No meio dos epitáfios que todos os dias vemos de personalidades mais ou menos relevantes, saltaram-me à vista duas mortes de que só soube vários dias depois e que, embora noticiadas, passaram em modestas colunas dos jornais, sem grandes notas.
Um era António José de Brito, filósofo e professor da universidade do Porto, morto aos 85 anos. Era uma referência para grupúsculos de extrema-direita em Portugal, até porque seria o único fascista auto-classificado em Portugal. Considerava-se "fascista totalitário", ou um "funesto fascista", à original maneira italiana e mussoliniana, em parte monárquico (mas não tradicionalista, como já ouvi não sei onde, senão não seria da direita revolucionária), e publicou um conjunto de obras que fizeram doutrina entre a minúscula extrema-direita intelectual pensante (já que a maior parte, como sabemos, é absolutamente iletrada e bronca e passa mais tempo a com barras de ferro nas mãos do que com livros). Alguém que não tinha medo de se considerar aquilo que hoje em dia é um insulto seria no mínimo um espírito livre, por muito que o modelo político que defendia o negasse.

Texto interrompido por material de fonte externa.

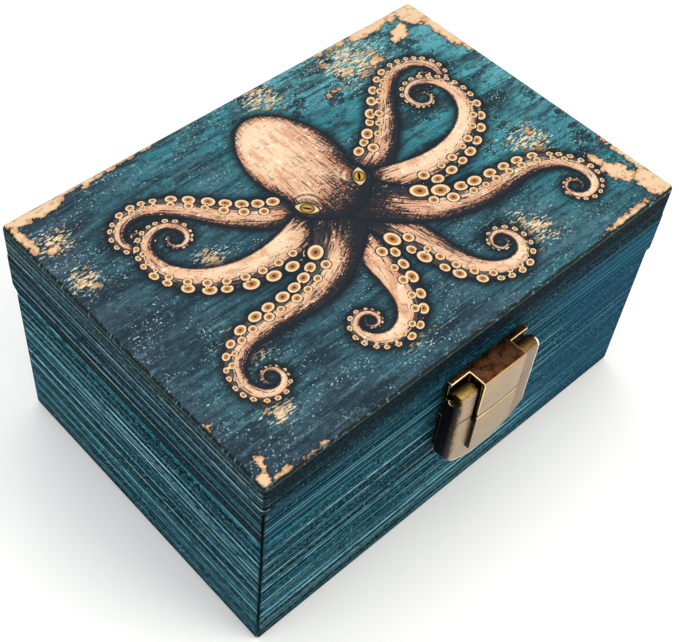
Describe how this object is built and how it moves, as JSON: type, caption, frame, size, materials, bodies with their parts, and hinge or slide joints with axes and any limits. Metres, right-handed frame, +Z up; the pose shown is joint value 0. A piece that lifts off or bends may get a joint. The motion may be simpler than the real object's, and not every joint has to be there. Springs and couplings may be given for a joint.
{
  "type": "trinket box",
  "caption": "Rectangular mitred wooden trinket box with a hinged lid, a flat octopus picture on the lid and a hinged bronze lever latch on the front.",
  "frame": {"origin": "centre of the underside, on the bottom panel", "axes": "+X along the long front face to the right, the front face with the latch towards -Y, +Z up"},
  "size_m": [0.16, 0.1192, 0.084],
  "materials": {
    "stained_pine": "satin",
    "painted_top": "satin",
    "plywood": "matte",
    "antique_bronze": "satin",
    "brass": "satin"
  },
  "bodies": {
    "box": {"body_front": "stained_pine", "body_right": "stained_pine", "body_back": "stained_pine", "body_left": "stained_pine", "bottom_panel": "plywood", "hinge_left_body_leaf": "antique_bronze", "hinge_left_pin": "brass", "hinge_left_body_screw_1": "brass", "hinge_left_body_screw_2": "brass", "hinge_right_body_leaf": "antique_bronze", "hinge_right_pin": "brass", "hinge_right_body_screw_1": "brass", "hinge_right_body_screw_2": "brass", "latch_body_plate": "antique_bronze", "latch_body_nail_left": "brass", "latch_body_nail_right": "brass"},
    "lid": {"lid_front": "stained_pine", "lid_right": "stained_pine", "lid_back": "stained_pine", "lid_left": "stained_pine", "lid_top_board": "painted_top", "hinge_left_lid_leaf": "antique_bronze", "hinge_left_lid_screw_1": "brass", "hinge_left_lid_screw_2": "brass", "hinge_right_lid_leaf": "antique_bronze", "hinge_right_lid_screw_1": "brass", "hinge_right_lid_screw_2": "brass", "latch_lid_plate": "antique_bronze", "latch_lid_nail_left": "brass", "latch_lid_nail_right": "brass", "latch_pin": "brass"},
    "lever": {"latch_lever": "antique_bronze"}
  },
  "joints": [
    {"name": "lid_hinge", "type": "hinge", "parent": "box", "child": "lid", "pos_m": [0, 0.0529, 0.0566], "axis": [-1, 0, 0], "range_deg": [0, 103]},
    {"name": "lever_hinge", "type": "hinge", "parent": "lid", "child": "lever", "pos_m": [0, -0.0599, 0.0666], "axis": [-1, 0, 0], "range_deg": [0, 120]}
  ]
}
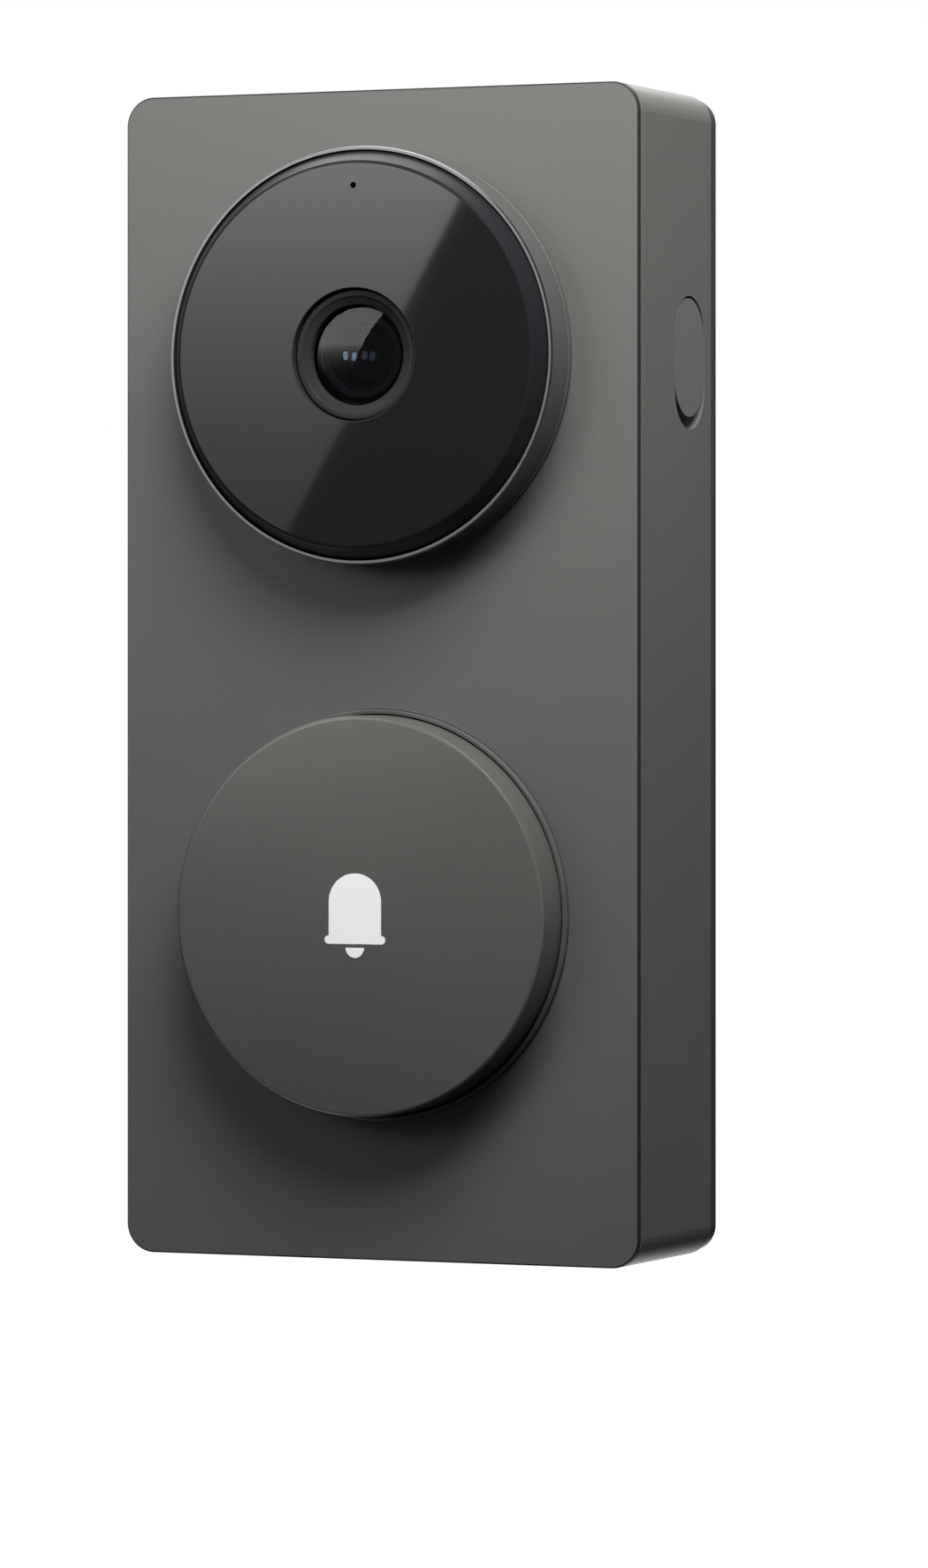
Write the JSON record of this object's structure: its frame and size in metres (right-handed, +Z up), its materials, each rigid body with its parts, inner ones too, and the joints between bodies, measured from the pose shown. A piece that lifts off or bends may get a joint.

Do outro lado do mundo e da ideologia política, e também com uma carreira muito diferente, Vo Nguyen Gap foi um dos maiores cabos-de-guerra dos últimos cem anos. Mero professor de história, desde a juventude que fazia parte de organizações revolucionárias contra a presença francesa na Indochina. Desenvolveu como ninguém as técnicas de guerrilha, e assim combateu os japoneses na Segunda Guerra; mais tarde, comandou os vietnamitas na guerra da independência contra os franceses, que venceria em definitivo, em 1954, na batalha de Dien Bien-Phu, em que apesar de tecnologicamente estar em inferioridade, contava com voluntários em massa, e a sua táctica, que cortou o caminho a eventuais reforços. E nos anos 60 e 70, como comandante supremo das forças do Vietname do Norte e ministro da defesa, seria o mentor da guerrilha dos Vietcong, que apesar das enormes perdas humanas, venceria o muito mais poderoso exército norte-americano e o Vietname do Sul, num conflito que dispensa apresentações, tantas foram as vezes que o levaram às salas de cinema, até à unificação do Vietname sob o regime comunista que vigora até hoje, embora com óbvias diferenças na economia. Depois disso, comandou com êxito a intervenção no Cambodja, que acabou com o hediondo regime dos Khmers Vermelhos de Pol Pot, e ainda resistiu às posteriores retaliações da China. Há tempos vi um referência sua e perguntei-me que idade teria. Morreu há dias, aos 102 anos. Para além de ser um brilhante general (e várias vezes capa da revista Time), Giap, que nem formação militar de base tinha, merece ser também recordado, muito embora fosse a figura mais admirada de um regime tirânico, por ser um dos responsáveis pelo fim dos Khmers Vermelhos, dos mais genocidas que o mundo já conheceu.
Nem Brito nem Giap eram propriamente amigos da liberdade ou da exaltação do ser humano, colectivistas como eram. Ainda assim, paz às suas almas.